Griffe Witte, London’s bureau chief of the Washington Post, was correct to write that a definitive loser of the Brexit campaign is the expert. Who needs an expert if all claims are valid? This culture is so widespread that Witte refers to research showing that both Remain and Leave voters don’t trust experts. “The difference between the two camps… is that Leave voters believe experts never get it right. If you’re a Remain voter, you believe that experts don’t always get it wrong.”

Once more, please note that there is no difference between the tertiary educated against the secondary educated. It is universal though the relativistic philosophy was preached by the former not the latter. Brexiteer Michael Gove, the Oxford-educated Secretary of State for Justice, a candidate for the Conservative leadership and a probable future prime minster, unashamedly and approvingly told Sky News that: “I think people in this country have had enough of experts.”

Last Wednesday Christiane Amanpour wrote a spirited screed denouncing the media for its responsibility in leaving uncriticised if not abetting this sorry state of affairs.

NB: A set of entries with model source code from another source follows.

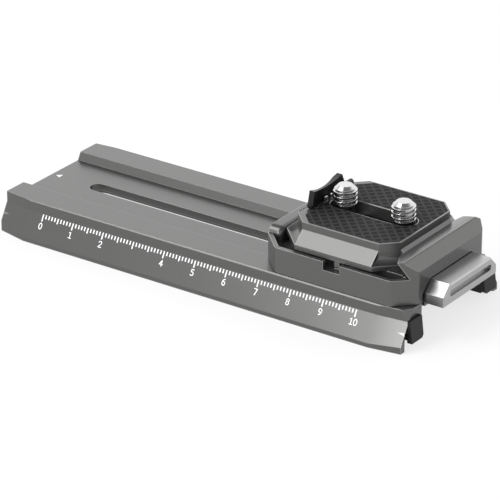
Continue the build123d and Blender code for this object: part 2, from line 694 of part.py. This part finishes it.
pad_floor_z = plate_top_z - pad_depth
recess = plan(pad_outline(pad_gap), pad_floor_z, far)
recess -= long_hole(camera_slot_ends[0], camera_slot_ends[1], 0, 0, far,
                    pad_slot_half - pad_gap)
top_plate -= recess
rim_low_z = plate_top_z - slot_rim_bevel
rim_high = slot_rim_bevel + 0.2
rim_cut = along_x([(-camera_slot_half, rim_low_z),
                   (camera_slot_half, rim_low_z),
                   (camera_slot_half + rim_high, rim_low_z + rim_high),
                   (-camera_slot_half - rim_high, rim_low_z + rim_high)],
                  camera_slot_ends[0], camera_slot_ends[1])
for slot_end in camera_slot_ends:
    rim_cut += cone(slot_end, 0, rim_low_z, rim_low_z + rim_high, camera_slot_half,
                    camera_slot_half + rim_high)
top_plate -= rim_cut
for y0, y1 in lug_spans:
    top_plate -= box(flap_pivot_x - lug_half_thick - thread_gap,
                     flap_pivot_x + lug_half_thick + thread_gap,
                     y0 - thread_gap, y1 + thread_gap, lug_foot_z - thread_gap, far)
save(top_plate, "top_plate")
pad = plan(pad_outline(0), pad_floor_z, plate_top_z + pad_proud)
pad -= long_hole(camera_slot_ends[0], camera_slot_ends[1], 0, 0, far, pad_slot_half)
save(pad, "rubber_pad")

# camera screws and their washers
for name, sx in zip(("left", "right"), screw_centres):
    screw = rod(sx, 0, screw_head_z[0], screw_head_z[1], screw_head_r)
    screw += rod(sx, 0, screw_head_z[1] - 0.5, screw_thread_z + 0.5, screw_neck_r)
    screw += rod(sx, 0, screw_thread_z, screw_top_z - screw_tip_cone, screw_r)
    screw += cone(sx, 0, screw_top_z - screw_tip_cone, screw_top_z, screw_r, screw_tip_r)
    screw -= box(sx - coin_slot[0] / 2, sx + coin_slot[0] / 2, -far, far,
                 screw_head_z[0] - 1, screw_head_z[0] + coin_slot[1])
    save(screw, f"camera_screw_{name}")
    washer = rod(sx, 0, screw_washer_z[0], screw_washer_z[1], screw_head_r)
    washer -= rod(sx, 0, screw_washer_z[0] - 1, screw_washer_z[1] + 1, screw_neck_r + hole_gap)
    save(washer, f"screw_washer_{name}")
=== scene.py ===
import math
import bpy
import bmesh
import numpy as np
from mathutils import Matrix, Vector


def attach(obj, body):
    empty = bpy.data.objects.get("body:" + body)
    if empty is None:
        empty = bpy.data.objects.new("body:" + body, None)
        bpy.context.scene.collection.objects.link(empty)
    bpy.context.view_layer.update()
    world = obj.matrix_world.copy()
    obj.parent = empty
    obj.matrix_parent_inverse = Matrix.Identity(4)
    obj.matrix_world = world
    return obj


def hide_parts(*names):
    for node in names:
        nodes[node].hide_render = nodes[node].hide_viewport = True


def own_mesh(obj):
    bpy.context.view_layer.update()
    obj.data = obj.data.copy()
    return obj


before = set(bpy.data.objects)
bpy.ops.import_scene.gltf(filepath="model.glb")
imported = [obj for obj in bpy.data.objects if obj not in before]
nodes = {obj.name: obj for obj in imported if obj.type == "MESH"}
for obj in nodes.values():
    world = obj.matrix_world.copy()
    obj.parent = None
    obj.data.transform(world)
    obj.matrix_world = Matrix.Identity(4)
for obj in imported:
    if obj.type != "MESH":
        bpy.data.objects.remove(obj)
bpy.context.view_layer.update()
mm = 0.001
fullTurn = 2 * math.pi
print("stage: frame loaded,", len(nodes), "nodes")


# a Wire is a socket that can be written into sums and products
class Wire:
    def __init__(self, tree, socket):
        self.tree = tree
        self.socket = socket

    def math(self, operation, *others):
        return addNode(self.tree, "ShaderNodeMath", {"operation": operation}, [self, *others])

    def __add__(self, other):
        return self.math("ADD", other)

    def __radd__(self, other):
        return self.math("ADD", other)

    def __sub__(self, other):
        return self.math("SUBTRACT", other)

    def __rsub__(self, other):
        return addNode(self.tree, "ShaderNodeMath", {"operation": "SUBTRACT"}, [other, self])

    def __mul__(self, other):
        return self.math("MULTIPLY", other)

    def __rmul__(self, other):
        return self.math("MULTIPLY", other)

    def __truediv__(self, other):
        return self.math("DIVIDE", other)

    def __rtruediv__(self, other):
        return addNode(self.tree, "ShaderNodeMath", {"operation": "DIVIDE"}, [other, self])


def addNode(tree, kind, settings=None, inputs=None, output=0):
    node = tree.nodes.new(kind)
    for key, value in (settings or {}).items():
        setattr(node, key, value)
    pairs = inputs.items() if isinstance(inputs, dict) else enumerate(inputs or [])
    for key, value in pairs:
        if isinstance(value, Wire):
            tree.links.new(value.socket, node.inputs[key])
        else:
            node.inputs[key].default_value = value
    return Wire(tree, node.outputs[output])


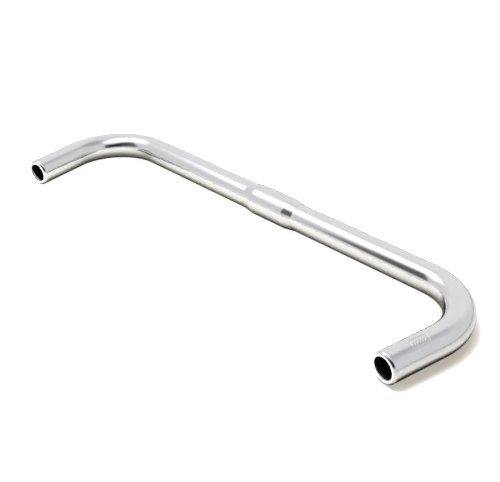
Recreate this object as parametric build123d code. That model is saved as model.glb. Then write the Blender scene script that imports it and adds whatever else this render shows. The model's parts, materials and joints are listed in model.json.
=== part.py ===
"""A flat bullhorn handlebar: one bent aluminium tube with a pressed-on clamp sleeve.

Units are millimetres. The origin is on the tube's axis at the middle of the clamp sleeve.
The horns run forwards, towards -Y. +X is the rider's left and +Z is up. The bar is flat:
its whole centre line lies in the plane Z = 0.
"""

from build123d import *
from math import cos, radians, sin
import os

# Tube
TUBE_DIAMETER = 22.2  # 7/8 inch
TUBE_WALL = 3.0
TOP_HALF_LENGTH = 152.0  # straight part, from the middle to where a bend starts
BEND_RADIUS = 48.0  # to the tube's axis
BEND_ANGLE = 99.2  # a little past square, so the horns turn inwards
HORN_LENGTH = 47.5  # straight part of a horn
RIM_OUTER_ROUNDING = 1.6
RIM_INNER_ROUNDING = 0.3

# Clamp sleeve
CLAMP_DIAMETER = 25.4  # 1 inch
CLAMP_LENGTH = 35.0  # full-diameter part
TAPER_LENGTH = 9.5  # at each end
SLEEVE_LIP = 0.2  # thickness left at the thin ends
TAPER_BLEND_RADIUS = 15.0
LIP_ROUNDING = 0.12

# Plain stamped mark near the tip of the left horn: a frame with slanted bars in it
MARK_FROM_BEND = 20.0  # from the end of the bend to the mark's middle
MARK_TURN = 12.0  # degrees from the top of the horn towards its outer side
MARK_LENGTH = 15.0
MARK_WIDTH = 7.0
MARK_LINE = 0.7
MARK_DEPTH = 0.18
MARK_BAR_COUNT = 5
MARK_BAR_PITCH = 2.2
MARK_BAR_LENGTH = 4.2
MARK_BAR_SLANT = 30.0

TUBE_RADIUS = TUBE_DIAMETER / 2
BORE_RADIUS = TUBE_RADIUS - TUBE_WALL
CLAMP_RADIUS = CLAMP_DIAMETER / 2
SLEEVE_LENGTH = CLAMP_LENGTH + 2 * TAPER_LENGTH

# The left horn: where its straight part starts, and the way it runs
HORN_START = Vector(
    TOP_HALF_LENGTH + BEND_RADIUS * sin(radians(BEND_ANGLE)),
    -BEND_RADIUS * (1 - cos(radians(BEND_ANGLE))),
    0,
)
HORN_WAY = Vector(cos(radians(BEND_ANGLE)), -sin(radians(BEND_ANGLE)), 0)


def tube_section(plane):
    """The tube's ring-shaped cross-section on a plane."""
    return plane * (Circle(TUBE_RADIUS) - Circle(BORE_RADIUS))


def left_bend():
    """The turn from the straight top into the left horn."""
    start = Plane(origin=(TOP_HALF_LENGTH, 0, 0), z_dir=(1, 0, 0))
    pivot = Axis((TOP_HALF_LENGTH, -BEND_RADIUS, 0), (0, 0, -1))
    return revolve(tube_section(start), pivot, BEND_ANGLE)


def left_horn():
    """The left horn's straight tube, up to its square-cut tip."""
    return extrude(tube_section(Plane(origin=HORN_START, z_dir=HORN_WAY)), HORN_LENGTH)


def round_rims(tube):
    """Round the outer and inner edge of each open tip."""
    for side in (1, -1):
        tip = HORN_START + HORN_WAY * HORN_LENGTH
        tip = Vector(side * tip.X, tip.Y, tip.Z)
        for radius, rounding in (
            (TUBE_RADIUS, RIM_OUTER_ROUNDING),
            (BORE_RADIUS, RIM_INNER_ROUNDING),
        ):
            rim = [
                edge
                for edge in tube.edges().filter_by(GeomType.CIRCLE)
                if (edge.arc_center - tip).length < 0.01 and abs(edge.radius - radius) < 0.01
            ]
            tube = fillet(rim, rounding)
    return tube


def stamped_mark():
    """The cutter for the stamped mark, following the round of the horn."""
    middle = HORN_START + HORN_WAY * MARK_FROM_BEND
    outwards = HORN_WAY.cross(Vector(0, 0, -1))
    lean = radians(MARK_TURN)
    face = Plane(
        origin=middle,
        x_dir=HORN_WAY,
        z_dir=Vector(0, 0, 1) * cos(lean) + outwards * sin(lean),
    )
    frame = RectangleRounded(MARK_LENGTH, MARK_WIDTH, MARK_WIDTH / 3)
    frame -= RectangleRounded(
        MARK_LENGTH - 2 * MARK_LINE,
        MARK_WIDTH - 2 * MARK_LINE,
        MARK_WIDTH / 3 - MARK_LINE,
    )
    bars = [
        Pos((index - (MARK_BAR_COUNT - 1) / 2) * MARK_BAR_PITCH, 0)
        * Rot(0, 0, -MARK_BAR_SLANT)
        * SlotOverall(MARK_BAR_LENGTH, MARK_LINE, rotation=90)
        for index in range(MARK_BAR_COUNT)
    ]
    prism = extrude(face * (frame + bars), TUBE_RADIUS + 2)
    lengthwise = Plane(origin=HORN_START, z_dir=HORN_WAY)
    skin = extrude(
        lengthwise * (Circle(TUBE_RADIUS + 1) - Circle(TUBE_RADIUS - MARK_DEPTH)),
        HORN_LENGTH,
    )
    return prism & skin


def bar_tube():
    """The whole bent tube, from one open tip to the other."""
    middle = Plane(origin=(-TOP_HALF_LENGTH, 0, 0), z_dir=(1, 0, 0))
    top = extrude(tube_section(middle), 2 * TOP_HALF_LENGTH)
    left = left_bend() + left_horn()
    tube = top + left + mirror(left, about=Plane.YZ)
    tube = round_rims(tube)
    return tube - stamped_mark()


def clamp_sleeve():
    """The sleeve pressed on the middle of the tube, thinned at both ends."""
    half = SLEEVE_LENGTH / 2
    lip = TUBE_RADIUS + SLEEVE_LIP
    outline = Polyline(
        (-half, TUBE_RADIUS),
        (-half, lip),
        (-CLAMP_LENGTH / 2, CLAMP_RADIUS),
        (CLAMP_LENGTH / 2, CLAMP_RADIUS),
        (half, lip),
        (half, TUBE_RADIUS),
        close=True,
    )
    profile = make_face(outline)
    shoulders = profile.vertices().group_by(Axis.Y)[-1]
    profile = fillet(shoulders, TAPER_BLEND_RADIUS)
    lips = [corner for corner in profile.vertices() if abs(corner.Y - lip) < 0.01]
    profile = fillet(lips, LIP_ROUNDING)
    return revolve(profile, Axis.X)


def main():
    os.makedirs("parts", exist_ok=True)
    pieces = {"bar_tube": bar_tube(), "clamp_sleeve": clamp_sleeve()}
    for name, piece in pieces.items():
        piece.label = name
        export_step(piece, f"parts/{name}.step")
        box = piece.bounding_box()
        print(name, round(piece.volume), "mm3", box.min, box.max)


if __name__ == "__main__":
    main()
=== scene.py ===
import json
from math import acos, asin, atan, cos, pi, radians, sin, tan

import bpy
import numpy as np
from mathutils import Matrix, Vector


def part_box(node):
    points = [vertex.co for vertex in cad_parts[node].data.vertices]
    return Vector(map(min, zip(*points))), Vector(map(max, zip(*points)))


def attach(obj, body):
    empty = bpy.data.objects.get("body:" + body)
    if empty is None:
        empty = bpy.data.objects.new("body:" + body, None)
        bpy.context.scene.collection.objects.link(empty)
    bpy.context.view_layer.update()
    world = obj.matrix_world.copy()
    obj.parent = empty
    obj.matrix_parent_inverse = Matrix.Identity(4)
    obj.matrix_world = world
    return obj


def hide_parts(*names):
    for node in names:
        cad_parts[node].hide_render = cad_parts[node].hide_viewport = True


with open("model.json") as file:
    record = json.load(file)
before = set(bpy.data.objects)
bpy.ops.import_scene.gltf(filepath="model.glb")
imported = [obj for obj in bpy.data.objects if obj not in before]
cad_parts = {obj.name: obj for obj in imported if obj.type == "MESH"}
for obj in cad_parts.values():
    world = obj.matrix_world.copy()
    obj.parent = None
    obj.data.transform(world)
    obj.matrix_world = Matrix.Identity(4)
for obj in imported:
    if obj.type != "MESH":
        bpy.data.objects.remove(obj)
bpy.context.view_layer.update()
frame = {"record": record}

# A polished aluminium bullhorn handlebar: a bent tube with a clamp sleeve pressed on its middle.
# Lengths are metres and angles radians, unless a comment says otherwise. The bar lies flat in
# Z = 0 and its horns run towards -Y.

MM = 0.001
MOUNTS = {mount["name"]: mount for mount in frame["record"]["mounts"]}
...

“Throughout the whole campaign, you could turn on any news programme and the desperation for balance, objectivity and neutrality caused highly intelligent journalists to mostly treat Remain leaders from the Prime Minister on down like criminals. While the Leave side… was mostly treated with kid-gloves and credulity.”

Amanpour is right to say that journalists cannot sit on the fence between truth and myths. They cannot treat them as if they are equally valid. Journalists and TV presenters should stop behaving as if they are circus entertainers. The race for ratings many times is a race for the bottom.

It is immoral for journalists and TV presenters to glorify the buffoons as if they are experts and place them on the same plane as the real experts. Such an attitude is not only immoral but should be deemed to be criminal.

This wind has been sown for a very long time. Now we are reaping the whirlwind.